On the morning of 24 March, the tension was visible in the Awami League leadership. In sharp contrast, the junta as well as the People's Party demonstrated a surreal calm that could only be interpreted to mean that the worst fears of the Bengali leadership were coming true.

25 March 1971 dawned in unease, both among the Bengali political leadership and the population as a whole. From the early part of the day, rumours began to make the rounds of an imminent army operation against the Bengali nationalist movement, which was now vociferously demanding that Bangabandhu declare the independence of the province as the free republic of Bangladesh. The leaders of the Awami League waited to hear from the junta, but when nothing came from that side and the day slowly progressed to afternoon, Bangabandhu and his colleagues knew that the end had drawn nigh.

As dusk fell on 25 March, news began to circulate that President Yahya Khan and his team, without calling a formal end to the talks and in unusually surreptitious manner, had flown off to West Pakistan.

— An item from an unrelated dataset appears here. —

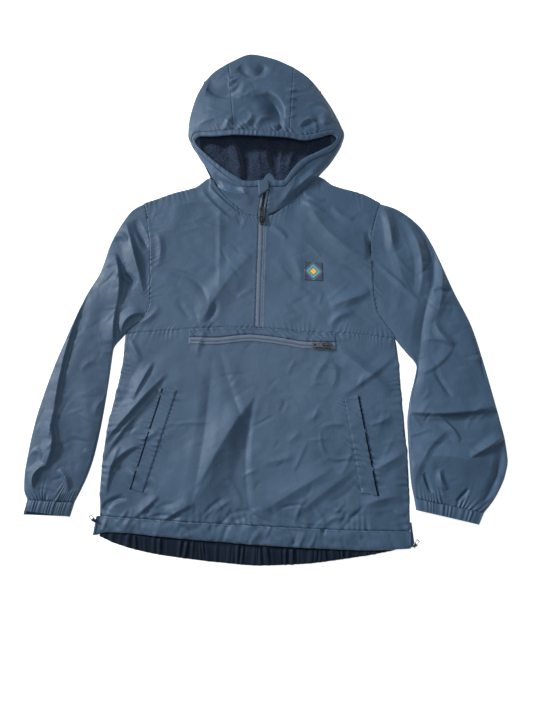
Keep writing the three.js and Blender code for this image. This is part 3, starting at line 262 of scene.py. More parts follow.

As 25 March gave way to 26 March, Bangabandhu Sheikh Mujibur Rahman, the elected leader of the majority party in Pakistan's National Assembly and spokesman of the seventy five million Bengalis inhabiting the province of East Pakistan, had the following directive transmitted to the outside world, which world of course at that point was symbolised by the land he sought to make free:

"This may be my last message. From today Bangladesh is independent. I call upon the people of Bangladesh, wherever they might be and with whatever you have, to resist the army of occupation to the last. Your fight must go on until the last soldier of the Pakistan occupation army is expelled from Bangladesh. Final victory is ours."

Minutes into his declaration of independence, Bangabandhu Sheikh Mujibur Rahman was taken prisoner by the Pakistan army.

Genocide was underway. Darkness had descended on Bangladesh, now an occupied country, and would not lift for nine terrible months.